One of the big technical announcements to come out of San Diego this past weekend was Google’s introduction of Bubble Zoom. This is a new feature that’s being rolled out into the Google Play Books app which allows a comic to be viewed in a full page format, but then has the ability to zoom in specifically on individual word balloons one at a time. In theory, this would allow the reader to follow the action of an entire page on a small screen, but still allow the text to be legible. Here’s a short video they’ve released to explain the idea a little further…

While this is explicitly being rolled out for digital comics, beginning just with the collected editions of Marvel and DC titles, their stated intent is “to eventually bring Bubble Zoom to all the comics and manga ever made.” Their video suggests this is entirely possible because the process is not a manual one, but one that’s run by an algorithm. Their system scans the page for legible text, then it seems to identify the color around that (the word balloon itself), expand until it hits another color (the edge of the word balloon), and use that as the portion that’s enlarged. Their examples do not seem to work on sound effects, and I’m curious to see how it acts with background signage that’s drawn into the panel artwork. It’s new technology, so there will no doubt be some glitches at first, but it’s fascinating advancement.

But that’s just with digital comics, and this is a column about webcomics.

Well, in theory, the same technology could be applied to webcomics, right? They use the same visual conventions, so reading a book of webcomics via their app would result in a similar experience to reading Justice League, right?

And think about this: Google has rolled out this feature to their Play Books app. Once they get some of the kinks worked out, couldn’t their fairly easily roll it out as an extension for their Chrome browser? That would allow the exact same functionality to work on the fly for every webcomic online.

Let me take that a step further. The software works by recognizing text. The balloons they enlarge seem to keep the same fonts, so I suspect they’re just enlarging that portion of the image.

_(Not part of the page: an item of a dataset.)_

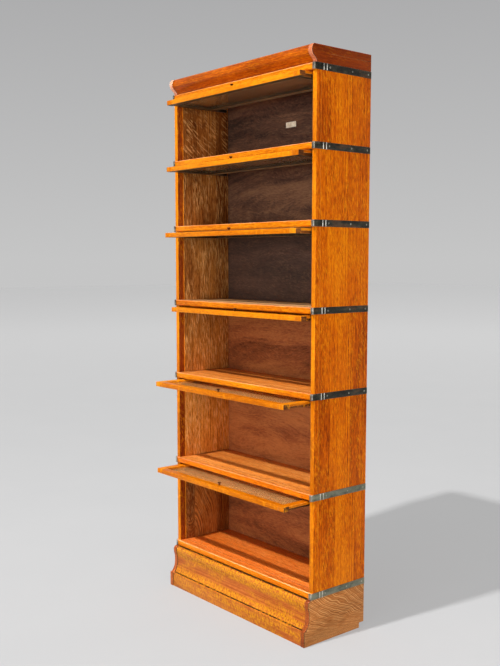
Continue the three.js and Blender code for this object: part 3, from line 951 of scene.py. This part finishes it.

But if it’s able to recognize text, it wouldn’t be that difficult to run an optical character recognition scan over the page, adn convert those word balloon images into text. Text that could be searchable, or dictated via a screen reader. If that were to be implemented, that would mean every single instance of every webcomic would be available to Google’s search engine based on the content of the strip itself, and not just whatever the author happened to add as some meta data, if they even thought to do so.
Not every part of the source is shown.